Erkin Alymbekov, the head of the parliamentary committee for human rights at the time of this interview – he has since left that post – disputed the idea that sexual minorities needed special legislative protections.
“Parliament is not ready to debate the problems of the LGBT community. We have enough other important and pressing issues to discuss,” he told IWPR. “Let the West deal with that. They [Western countries] raise their problems and defend them, probably because they have nothing else to do since they’ve solved all the other problems.”
POLICE REMAIN BIASED
Rights groups offer training courses for police officers on why violence based on to sexual orientation is unacceptable. But activists acknowledge that these are not very effective.
“Unfortunately, our efforts are futile,” said Mamytov. “This isn’t because we activists lack experience or professionalism, but because the voices calling for hatred and segregation and urging people to follow Islamic rules and national traditions are getting louder.”
Mamytov added that as soon as prosecutors, judges or police officers discover the sexual orientation of the victim, they refuse to investigate further, or throw out the case on a technicality.

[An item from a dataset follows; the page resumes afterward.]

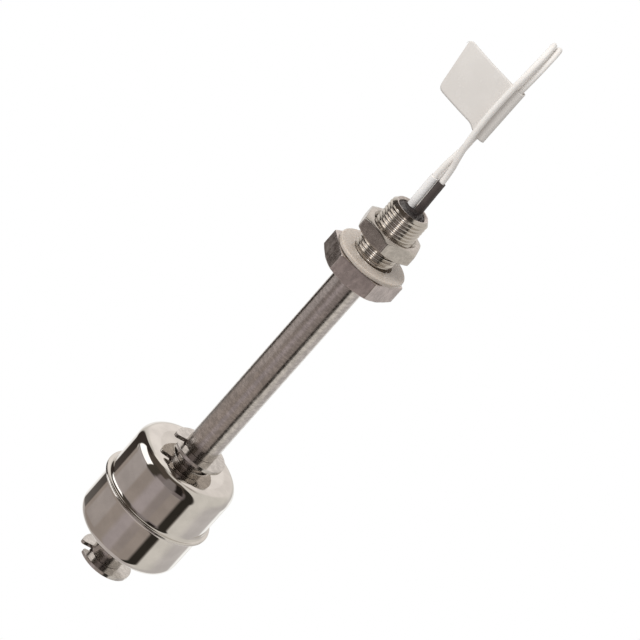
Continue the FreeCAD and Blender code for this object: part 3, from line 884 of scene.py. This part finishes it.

Veronika Yuryeva, legal programmes coordinator with Labris, another NGO protecting sexual minorities, agreed. She said she and her colleagues saw little interest on the part of the interior ministry in addressing police abuses against LGBT people.
Interior ministry spokesman Jorobay Abdraimov dismissed allegations that police were responsible for torture and violence. He insisted that there was a proper procedure for handling such complaints, and that any allegations about police officers were thoroughly investigated.
“All reports are handled in strict confidence and if there are doubts about objectivity, they [victims] should write to the higher-up departments or to the ministry itself,” he said. “Let them name any individual or a police station where violence has taken place, and we will launch an investigation.”
Azamat, who suffered abuse at the hands of the police, is pessimistic about his future as a gay man in Kyrgyzstan. He is thinking of emigrating permanently to the United States or Germany.